President Obama, in a major legal policy shift, has directed the Justice Department to stop defending the Defense of Marriage Act — the 1996 law that bars federal recognition of same-sex marriages — against lawsuits challenging it as unconstitutional. Attorney General Eric H. Holder Jr. sent a letter to Congress on Wednesday saying that the Justice Department will now take the position in court that the Defense of Marriage Act should be struck down as a violation of gay couples’ rights to equal protection under the law.
“The President and I have concluded that classifications based on sexual orientation warrant heightened scrutiny and that, as applied to same-sex couples legally married under state law,” a crucial provision of the act is unconstitutional, Mr. Holder wrote.
The move is sure to be welcomed by gay-rights advocates, who had often criticized Mr. Obama for moving too slowly in his first two years in office to address issues that concern them. Coming after the administration successfully pushed late last year for repeal of the military’s ban on gay men and women serving openly, the change of policy on the marriage law could intensify the long-running political and ideological clash over gay marriage as the 2012 presidential campaign approaches.
While Mr. Obama has long argued that the Defense of Marriage Act is bad policy and has urged Congress to repeal it, his administration has also sent Justice Department lawyers into court to defend the statute’s constitutionality.

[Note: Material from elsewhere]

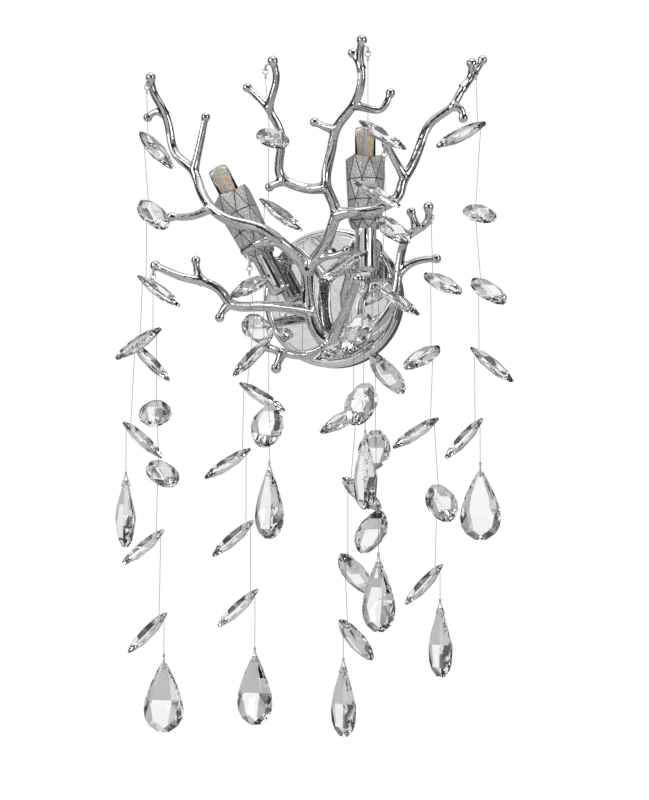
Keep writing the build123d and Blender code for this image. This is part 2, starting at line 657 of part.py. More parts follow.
def leaf_axes(side, turn, droop):
    """The directions of a hanging leaf: along it and up through its hole."""
    along = Vector(
        side * cos(radians(turn)) * cos(radians(droop)), -sin(radians(turn)) * cos(radians(droop)),
        -sin(radians(droop)),
    )
    level = Vector(0, 0, 1).cross(along).normalized()
    return along, along.cross(level)


def hole_half_length():
    """Half the length of the hole through a leaf, from the leaf's thickness where it is drilled."""
    (_, near), (share, far) = LEAF_STATIONS[0], LEAF_STATIONS[1]
    reach = LEAF_HOLE_INSET / (share * LEAF_LENGTH)
    return (near + (far - near) * reach) * LEAF_HALF_THICKNESS


def strand(name):
    """One strand: its thread, its ring and clip with their crimps, its leaves, and where its end crystal hangs."""
    leaves, end_drop, face_turn = STRANDS[name]
    x, y, z = HOOKS[name]
    top = z - RING_OFFSET - RING_BORE_RADIUS - RING_WIRE
    route = [Vector(x, y, top - CRIMP_LENGTH)]
    crystals = []
    half = hole_half_length()
    for drop, side, turn, droop, step in leaves:
        along, up = leaf_axes(side, turn, droop)
        entry = Vector(route[-1].X + step, route[-1].Y, z - drop)
        exit_point = entry - up * (2 * half)
        route += [entry, exit_point]
        crystals.append(Plane(origin=entry - up * half, x_dir=along, z_dir=up) * leaf_crystal())
    last = route[-1]
    if face_turn is not None:
        end_drop += DROP_HOLE_INSET - CRIMP_LENGTH - CLIP_HEIGHT - CLIP_WIRE
    foot = Vector(last.X, last.Y, z - end_drop)
    route.append(foot)
    radii = [THREAD_BEND_RADIUS] * (len(route) - 2)
    path = FilletPolyline(*route, radius=radii)
    print(f"thread_{name} bend radii {radii}, length {path.length:.1f}")
    thread = sweep(ring_plane(path @ 0, path % 0, (0, 1, 0)) * polygon(THREAD_RADIUS, THREAD_SIDES), path=path)
    flat = Plane(origin=(x, y, z - RING_OFFSET), x_dir=(1, 0, 0), z_dir=(0, 1, 0))
    ring_face = flat * (polygon(RING_BORE_RADIUS + RING_WIRE, 10) - polygon(RING_BORE_RADIUS, 10))
    ring = extrude(ring_face, RING_WIRE / 2, both=True)
    fittings = [ring + crimp(x, y, top - CRIMP_LENGTH, CRIMP_LENGTH + 0.3)]
    low = crimp(foot.X, foot.Y, foot.Z - CRIMP_LENGTH, CRIMP_LENGTH)
    hang = None
    if face_turn is None:
        fittings.append(low)
    else:
        bar = foot.Z - CRIMP_LENGTH - CLIP_HEIGHT - CLIP_WIRE
        face = radians(face_turn)
        hang = Plane(origin=(foot.X, foot.Y, bar), x_dir=(cos(face), -sin(face), 0), z_dir=(0, 0, 1))
        fittings.append(low + hang * clip())
    return thread, fittings, crystals, hang


def crimp(x, y, foot, length):
    return Plane(origin=(x, y, foot)) * extrude(polygon(CRIMP_RADIUS, 6), length)


def clip():
    """A triangular wire clip, its lower bar along Y through the origin."""
    rise = CLIP_HEIGHT / CLIP_HALF_WIDTH
    side = CLIP_WIRE * hypot(1, rise)
    outer_half = CLIP_HALF_WIDTH + (side + CLIP_WIRE) / rise
    outer = Polygon(
        (-outer_half, -CLIP_WIRE / 2), (outer_half, -CLIP_WIRE / 2), (0, CLIP_WIRE / 2 + CLIP_HEIGHT + side),
        align=None,
    )
    inner = Polygon(
        (-CLIP_HALF_WIDTH, CLIP_WIRE / 2), (CLIP_HALF_WIDTH, CLIP_WIRE / 2), (0, CLIP_WIRE / 2 + CLIP_HEIGHT),
        align=None,
    )
    flat = Plane(origin=(0, 0, 0), x_dir=(0, 1, 0), z_dir=(1, 0, 0))
    return extrude(flat * (outer - inner), CLIP_WIRE / 2, both=True)


def main():
    os.makedirs("parts", exist_ok=True)
    parts = {
        "canopy": canopy(),
        "wall_bracket": wall_bracket(),
        "canopy_screws": canopy_screws(),
        "terminal_block": terminal_block(),
    }
    post = hub_post()
    stem = trunk(post)
    parts["hub_post"] = post
    parts["trunk"] = stem
    parts["branch_upper_left"] = seat(branch_upper_left(), stem)
    parts["branch_centre"] = seat(branch_centre(), stem, parts["branch_upper_left"])
    parts["branch_tall_right"] = seat(branch_tall_right(), parts["branch_centre"])
    parts["branch_left"] = seat(branch_left(), stem)
    parts["branch_lower_left"] = seat(branch_lower_left(), stem, post)
    parts["branch_short_right"] = seat(branch_short_right(), stem, post)
    parts["branch_inner"] = seat(branch_inner(), stem, post, parts["branch_short_right"])
    places = [lamp_place(LAMP_LEFT_FOOT, LAMP_LEFT_AXIS), lamp_place(LAMP_RIGHT_FOOT, LAMP_RIGHT_AXIS)]
    tubes = [place * lamp_tube() for place in places]
    parts["lamp_arms"] = lamp_arms(places)
    parts["lamp_tubes"] = tubes
    parts["lamp_sleeves"] = [place * lamp_sleeve() for place in places]
    parts["lamp_sockets"] = [place * lamp_socket() for place in places]
    for side, place in zip(("left", "right"), places):
        parts[f"bulb_{side}_capsule"] = place * bulb_capsule()
        parts[f"bulb_{side}_core"] = place * bulb_core()
    for name in STRANDS:
        thread, fittings, crystals, hang = strand(name)
        parts[f"thread_{name}"] = thread
        parts[f"fittings_{name}"] = fittings
        parts[f"leaves_{name}"] = crystals
        if hang is not None:
            parts[f"drop_{name}"] = hang * drop_crystal()
    for name, piece in parts.items():
        shape = Compound(children=piece) if isinstance(piece, list) else piece
        export_step(shape, f"parts/{name}.step")


main()
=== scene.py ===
# Looks for the crystal wall sconce: a cast chrome tree on a round mirror canopy, two clear capsule lamps
# in crimped sleeves, and ten strands of cut crystals on fine thread. Lengths are in millimetres, in the
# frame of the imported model, and become metres where a mesh, a curve, a camera or a lamp is made.
import bmesh
import bpy
import math
import numpy as np
from collections import namedtuple
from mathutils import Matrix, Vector


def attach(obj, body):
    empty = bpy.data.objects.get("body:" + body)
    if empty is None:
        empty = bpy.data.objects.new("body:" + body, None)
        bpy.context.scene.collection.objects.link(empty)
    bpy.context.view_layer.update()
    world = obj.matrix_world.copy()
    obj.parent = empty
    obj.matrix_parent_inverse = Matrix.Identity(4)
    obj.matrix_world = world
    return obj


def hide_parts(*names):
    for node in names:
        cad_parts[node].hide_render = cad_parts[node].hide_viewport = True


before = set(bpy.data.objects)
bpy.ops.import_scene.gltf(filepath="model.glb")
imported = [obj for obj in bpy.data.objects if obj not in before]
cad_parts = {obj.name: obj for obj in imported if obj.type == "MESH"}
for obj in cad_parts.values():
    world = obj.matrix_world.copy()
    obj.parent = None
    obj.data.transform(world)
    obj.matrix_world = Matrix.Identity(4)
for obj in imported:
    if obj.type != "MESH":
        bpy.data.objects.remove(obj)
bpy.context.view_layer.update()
MM = 0.001

# ---- sizes and places repeated from the part's source ----
CANOPY_RADIUS = 55.0
CANOPY_DEPTH = 26.0
HUB = (4.0, -52.0, -41.0)
RING_BORE_RADIUS = 1.7
RING_WIRE = 0.8
RING_OFFSET = 0.8
CRIMP_LENGTH = 3.0
LEAF_LENGTH = 42.0
LEAF_HALF_WIDTH = 12.5
LEAF_HALF_THICKNESS = 4.6
LEAF_HOLE_INSET = 5.5
LEAF_HOLE_HALF_LENGTH = 2.643
DROP_LENGTH = 52.0
DROP_HALF_WIDTH = 15.6
DROP_HALF_THICKNESS = 5.6
DROP_HOLE_INSET = 4.3
CLIP_HEIGHT = 7.6
CLIP_HALF_WIDTH = 3.1
CLIP_WIRE = 0.8
THREAD_DIAMETER = 0.4
TUBE_RADIUS = 8.4
TUBE_LENGTH = 57.0
# Rings of a sleeve's corners: height above its start, and radius.
SLEEVE_RINGS = ((0.0, 8.4), (1.2, 11.0), (7.0, 13.4), (23.0, 14.4), (39.0, 15.2), (55.0, 15.9))
SLEEVE_START = 32.0
SLEEVE_SIDES = 8
SLEEVE_PETAL = 2.5
SOCKET_FACE = 58.5
BULB_RADIUS = 8.0
BULB_LENGTH = 54.0
# Each lamp's foot and the direction that it points in.
LAMPS = {
    "left": ((-34.0, -55.0, 1.0), (-52.0, 0.0, 99.0)),
    "right": ((34.0, -62.0, 15.0), (0.0, 0.0, 1.0)),
}
BUD_SETBACK = 2.4
APPROACH_SETBACK = 6.0
APPROACH_LEAN = 1.4
APPROACH_DROP = 3.0
BUD_RADIUS = 4.2
TWIG_BUD_RADIUS = 3.8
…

The new position will require the administration to file new briefs in such litigation, including a major case now pending before the United States Court of Appeals for the First Circuit, in Boston.

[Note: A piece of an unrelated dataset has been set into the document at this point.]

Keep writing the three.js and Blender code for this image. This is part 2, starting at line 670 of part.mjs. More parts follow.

Congress may decide to appoint its own lawyers to defend the law, or outside groups may attempt to intervene in the cases in order to mount legal arguments in the law’s defense. Mr. Holder said that the administration will continue to enforce the act unless and until Congress repeals it, or a court delivers a “definitive verdict against the law’s constitutionality.”
“Our attorneys will also notify the courts of our interest in providing Congress a full and fair opportunity to participate in the litigation in those cases,” he wrote. “We will remain parties to the case and continue to represent the interests of the United States throughout the litigation.”

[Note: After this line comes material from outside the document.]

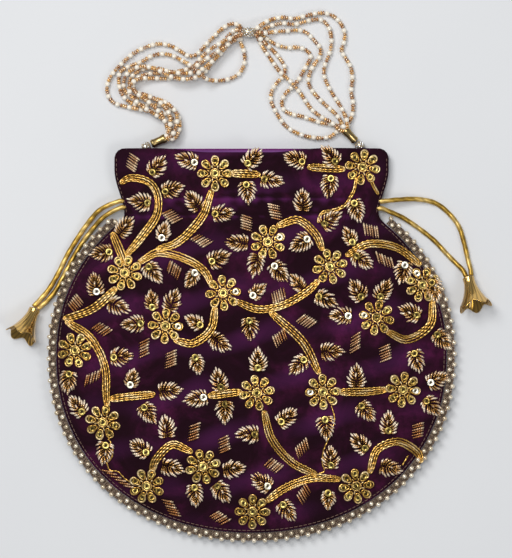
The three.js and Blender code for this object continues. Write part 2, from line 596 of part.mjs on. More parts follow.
const LOOP_NEAR = [
  [-72.6, 150.4, 1.7], [-66.6, 154.2, 1.3], [-60.8, 156.2, 1.3], [-55.8, 159.3, 1.3], [-49.8, 160.7, 1.3],
  [-43.7, 159.8, 1.6], [-39.4, 157.6, 3.6], [-34.7, 154.6, 10], [-29.6, 150.4, 12], [-25, 146.7, 7.4],
  [-19, 145.9, 2.4], [-12.4, 146.9, 1.5], [-6.9, 149.8, 1.3], [-4.1, 154.9, 1.3], [-3.9, 160.2, 1.3],
  [-4.9, 164.6, 1.3], [-6.2, 167.6, 1.5],
];

// One strand of the rope from its start to the length where it leaves.
function ropeStrand(slot, leavesAt) {
  const middle = new THREE.CatmullRomCurve3(ROPE_MIDDLE.map(([x, y]) => new THREE.Vector3(x, y, 0)), false, 'centripetal');
  const length = middle.getLength();
  const end = Math.min(leavesAt, length);
  const count = Math.round(end / ROPE_STATION);
  const places = [];
  for (let i = 0; i <= count; i++) {
    const along = (end * i) / count;
    const share = Math.min(1, along / length);
    const place = middle.getPointAt(share);
    const tangent = middle.getTangentAt(share);
    const turn = ((along - slot) / ROPE_PITCH) * 2 * Math.PI;
    const spread = smoothStep(along / 12) * smoothStep((length - along) / 12);
    const wide = THREE.MathUtils.lerp(ROPE_WIDE, ROPE_NARROW, smoothStep((along - 14) / 40));
    const across = THREE.MathUtils.lerp(STRAND_RING_RADIUS, wide, spread) * Math.cos(turn);
    const up = THREE.MathUtils.lerp(STRAND_RING_RADIUS, ROPE_HALF_HEIGHT, spread) * Math.sin(turn);
    places.push([place.x - tangent.y * across, place.y + tangent.x * across, ROPE_HEIGHT + up]);
  }
  return places;
}

function leftStrands() {
  const slotGap = ROPE_PITCH / ROPE_STRANDS;
  const strands = {
    strand_left_1: [...ropeStrand(30, 27), ...LOOP_FAR],
    strand_left_2: [...ropeStrand(30 + slotGap, 40), ...LOOP_NEAR],
  };
  for (let i = 2; i < ROPE_STRANDS; i++) strands[`strand_left_${i + 1}`] = ropeStrand(30 + i * slotGap, Infinity);
  return strands;
}

// The right half lies in open loops. Each strand runs from the centre bead to the right cap.
const RIGHT_STRANDS = {
  strand_right_1: [[3.4, 174.9, 5], [6, 177, 3.6], [10.2, 179.4, 1.8], [16.8, 180.8, 1.3], [23.9, 180.2, 1.3],
    [29.4, 181.6, 1.3], [34.9, 182.9, 1.3], [40.4, 183.2, 1.3], [45.4, 181.3, 1.3], [49.2, 177.4, 1.3],
    [51.4, 171.9, 1.3], [50.9, 167, 1.3], [49.6, 162.6, 1.3], [52, 158.2, 1.3], [54.7, 153.2, 1.3],
    [55.6, 146.6, 1.3], [54.9, 140, 1.3], [56, 133.4, 1.3], [55.4, 126.8, 1.6], [53.1, 121.6, 2.6]],
  strand_right_2: [[3.4, 174.6, 2.4], [6.5, 174.4, 1.4], [10.7, 176.2, 1.3], [16.8, 177.6, 1.3], [23.6, 177, 1.3],
    [29.4, 178.5, 1.3], [34.9, 179.7, 1.3], [39.3, 179.1, 1.3], [42.6, 175.2, 1.3], [44, 169.2, 1.3],
    [43.7, 163.7, 1.3], [42.1, 158.7, 1.3], [40.2, 153.8, 1.3], [40, 148.8, 1.3], [42.1, 143.3, 1.3],
    [44.8, 138.4, 1.3], [48.1, 133.4, 1.4], [50.6, 128.5, 2.8], [52.2, 124.6, 4.6], [52.6, 121.9, 5.6]],
  strand_right_3: [[3.4, 172.3, 6.8], [6.3, 171.9, 6.2], [9.6, 172.3, 4], [13.6, 173, 1.6], [20.1, 173.4, 1.3],
    [26.4, 173.8, 1.3], [30, 172.6, 1.3], [32.7, 170.3, 1.3], [35.5, 167, 1.3], [38, 163.7, 1.3],
    [37.6, 159.3, 1.3], [34.6, 154.9, 1.3], [32, 149.9, 1.3], [31.3, 145, 1.3], [33.3, 140.6, 1.3],
    [36.6, 136.7, 1.3], [40.4, 132.9, 1.3], [44.4, 129.4, 2], [47.8, 125.6, 4.6], [50.4, 120.6, 6.8]],
  strand_right_4: [[3.4, 172.3, 1.3], [5.6, 171.4, 1.3], [8.4, 169.2, 1.3], [13.5, 165.9, 1.3], [19.5, 164.2, 1.3],
    [25.6, 164.3, 1.3], [30.4, 162.7, 1.3], [32.6, 159.4, 1.3], [31, 155.5, 1.3], [28.4, 151, 1.3],
    [26, 146.6, 1.3], [22.4, 142.4, 1.3], [18.4, 138.4, 1.3], [16.6, 133.5, 1.3], [18.3, 129.4, 1.3],
    [22.5, 127.4, 1.3], [27.8, 126.3, 1.3], [33.3, 124.4, 1.3], [39, 122.6, 1.3], [44.4, 121.9, 1.3], [50.1, 120.4, 1.3]],
  strand_right_5: [[3.4, 169.7, 5.2], [5.6, 168.3, 4.6], [8.6, 165.6, 2.4], [12.9, 161.5, 1.3], [16.4, 157.1, 1.3],
    [18.4, 153.2, 1.3], [17.7, 148.8, 1.3], [14, 144.8, 1.3], [11.3, 140.6, 1.3], [10.7, 135.1, 1.3],
    [12.7, 130.1, 1.3], [15.6, 125.2, 1.3], [19, 120.9, 1.3], [23.9, 117.6, 1.3], [30, 115.4, 1.3],
    [36.6, 114.3, 1.3], [43.2, 115, 1.6], [48.2, 118.4, 2.6]],
  strand_right_6: [[3.4, 170, 2.4], [4.6, 167.6, 1.6], [6, 164.6, 1.3], [9.4, 159.6, 1.3], [12.8, 154.6, 1.6],
    [15.6, 150.8, 3.8], [19.4, 147.4, 4.2], [23, 143.6, 4.2], [26.6, 139.4, 3.4], [29.4, 135.2, 1.8],
    [32.2, 131.2, 1.4], [35.5, 128, 2.4], [39.6, 125.2, 4], [44, 122.8, 4.6], [48.4, 118.7, 5.6]],
};

// Looks.
const VELVET = { color: 0x3a1442, roughness: 0.9, metalness: 0 };
const SATIN = { color: 0x5b2a5f, roughness: 0.45, metalness: 0 };
const SILVER_BRAID = { color: 0xb5a98a, roughness: 0.35, metalness: 0.8 };
const GOLD_CORD = { color: 0xc29a52, roughness: 0.4, metalness: 0.5 };
const BRASS = { color: 0xa88a4a, roughness: 0.35, metalness: 0.9 };
const AMBER_BEADS = { color: 0xc98a2b, roughness: 0.2, metalness: 0.1 };
const RHINESTONE = { color: 0xd8dde2, roughness: 0.12, metalness: 0.7 };

const bag = new THREE.Group();

function addMesh(name, geometry, look) {
  const mesh = new THREE.Mesh(geometry, new THREE.MeshStandardMaterial(look));
  mesh.name = name;
  bag.add(mesh);
  return mesh;
}

// Turns a piece made along +Z so that it points the given way in plan, tilted up by tilt degrees.
function pointAlong(mesh, [x, y], tilt = 0) {
  const rise = Math.tan(THREE.MathUtils.degToRad(tilt)) * Math.hypot(x, y);
  const way = new THREE.Vector3(x, y, rise).normalize();
  mesh.quaternion.setFromUnitVectors(new THREE.Vector3(0, 0, 1), way);
}

const halves = velvetHalves();
addMesh('front_panel', toGeometry(embroideredFront(halves.front)), VELVET);
addMesh('back_panel', toGeometry(halves.back.subtract(pouchCavity())), VELVET);
addMesh('lining', toGeometry(lining()), SATIN);
addMesh('bead_trim', trim(), SILVER_BRAID);

for (const [name, places] of Object.entries(DRAWCORDS)) addMesh(name, tube(places, DRAWCORD_DIAMETER), GOLD_CORD);
for (const [name, { collar, mouth }] of Object.entries(BELLS)) {
  const bell = addMesh(name, bellGeometry(), BRASS);
  bell.position.set(...collar);
  pointAlong(bell, mouth, BELL_TILT);
}

for (const [side, link] of [['left', LINK_LEFT], ['right', LINK_RIGHT]]) {
  const ball = addMesh(`link_ball_${side}`, ballGeometry(LINK_BALL_DIAMETER), RHINESTONE);
  ball.position.set(...link.ball, LINK_HEIGHT);
  pointAlong(ball, link.towards);
  const cap = addMesh(`end_cap_${side}`, capGeometry(), BRASS);
  cap.position.set(...capEnd(link, LINK_BALL_DIAMETER / 2 + END_GAP), LINK_HEIGHT);
  pointAlong(cap, link.towards);
}
const centreBead = addMesh('centre_bead', centreBeadGeometry(), RHINESTONE);
centreBead.position.set(...CENTRE_BEAD, ROPE_HEIGHT);
pointAlong(centreBead, [1, 0]);

for (const [name, places] of Object.entries({ ...leftStrands(), ...RIGHT_STRANDS })) {
  addMesh(name, tube(places, STRAND_DIAMETER), AMBER_BEADS);
}

export default bag;
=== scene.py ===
"""A potli bag lying on a pale floor: dark purple velvet with raised gold bullion embroidery, a
trim of metal balls, gold tissue drawcords with flared bells, and a strap of pearls and seed beads.

Every shape is worked out in millimetres on numpy grids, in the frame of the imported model: +Z up
from the floor, +Y towards the mouth. make_piece turns it to metres.
"""

import bpy
import numpy as np
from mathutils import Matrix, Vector


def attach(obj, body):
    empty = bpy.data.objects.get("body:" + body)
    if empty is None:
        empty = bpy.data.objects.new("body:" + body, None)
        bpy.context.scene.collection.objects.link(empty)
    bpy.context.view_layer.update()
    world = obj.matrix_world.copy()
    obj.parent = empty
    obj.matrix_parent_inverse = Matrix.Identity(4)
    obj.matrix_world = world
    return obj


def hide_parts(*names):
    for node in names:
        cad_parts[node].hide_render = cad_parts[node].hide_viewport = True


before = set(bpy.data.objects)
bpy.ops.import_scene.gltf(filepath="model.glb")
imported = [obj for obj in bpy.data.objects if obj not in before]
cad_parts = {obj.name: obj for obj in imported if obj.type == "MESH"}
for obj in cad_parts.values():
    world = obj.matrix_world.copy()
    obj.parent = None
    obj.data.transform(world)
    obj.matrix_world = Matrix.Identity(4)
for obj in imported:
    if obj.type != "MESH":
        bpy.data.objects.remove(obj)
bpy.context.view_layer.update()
rng = np.random.default_rng(7)
MM = 0.001
UP = np.array([0.0, 0.0, 1.0])

# Sizes of the pouch, the same as in the model's source.
BODY_HALF_WIDTH = 107.3
BODY_HALF_LENGTH = 96.6
BODY_ROUNDNESS = 2.12
WAIST_HALF_WIDTH = 69.3
MOUTH_HALF_WIDTH = 75.4
NECK_HEIGHT = 38.6
MOUTH_CORNER = 5.5
WAIST_BLEND = 3
FRONT_CROWN = 16.5
NECK_CROWN = 6
SEAM_HEIGHT = 5.5
CROWN_FALL = 2.2
CROWN_SHARPNESS = 0.8
BACK_FLAT_SHARE = 0.72
TRIM_GAP = 0.3
TRIM_WIDTH = 5.3
BALL_PITCH = 5.8
BALL_DIAMETER = 2.7
VELVET_THICKNESS = 1.2

# Slack cloth: each low wave's radians a millimetre along x and y, and its phase.
WAVES = ((0.105, 0.07, 0.6), (-0.13, 0.16, 2.1), (0.21, 0.05, 4.0), (0.04, -0.24, 1.2))
WAVE_HEIGHT = 0.3
CASING_Y = 76.5
CASING_SPREAD = 5.0
GATHER_HEIGHT = 0.5
GROOVES_Y = (71.8, 81.4)
GROOVE_SPREAD = 0.9
GROOVE_DEPTH = 0.35


def superellipse(share):
    """Half width as a share: (1 - share^n)^(1/n)."""
    return np.clip(1 - np.clip(share, 0, 1) ** BODY_ROUNDNESS, 0, 1) ** (1 / BODY_ROUNDNESS)


WAIST_ABOVE_CENTRE = BODY_HALF_LENGTH * superellipse(WAIST_HALF_WIDTH / BODY_HALF_WIDTH)
TRIM_REACH = TRIM_GAP + TRIM_WIDTH
CENTRE_Y = (BODY_HALF_LENGTH + TRIM_REACH - WAIST_ABOVE_CENTRE - NECK_HEIGHT) / 2
WAIST_Y = CENTRE_Y + WAIST_ABOVE_CENTRE
MOUTH_Y = WAIST_Y + NECK_HEIGHT


def smooth_step(t):
    """0 below 0, 1 above 1, and 3t^2 - 2t^3 between."""
    t = np.clip(t, 0, 1)
    return t * t * (3 - 2 * t)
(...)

The decision to change position grew out of an internal administration policy argument, first reported by The New York Times in January, over how to respond to two lawsuits filed late last year in New York.
Citing an executive-branch duty to defend acts of Congress when plausible arguments exist that they are constitutional, the Obama administration had previously argued that legal challenges to the Defense of Marriage Act should be dismissed.
But those lawsuits were filed in circuits that had precedents saying that when gay people say a law infringes on their rights, judges should use a test called “rational basis” to evaluate that claim. Under that standard, the law is presumed to be constitutional, and challengers must prove that there is no conceivable rational government basis for enacting it, a hard standard for challengers to meet.
But the new lawsuits were filed in districts covered by the appeals court in New York. That court has no precedent establishing which legal test judges should use when evaluating claims that a federal law violates gay people’s rights.
That vacuum meant that the administration’s legal team had to perform its own analysis of whether gay people were entitled to the protection of a test known as “heightened scrutiny.” Under that test, it is much easier to challenge laws that unequally affect a group, because the test presumes that such laws are unconstitutional, and they may be upheld only if the lawmakers’ purpose in enacting them served a compelling governmental interest.
In his letter, Mr. Holder said the administration legal team had decided that gay people merited the protection of the “heightened scrutiny” test, and that under that standard, the Defense of Marriage Act was impossible to keep defending as constitutional.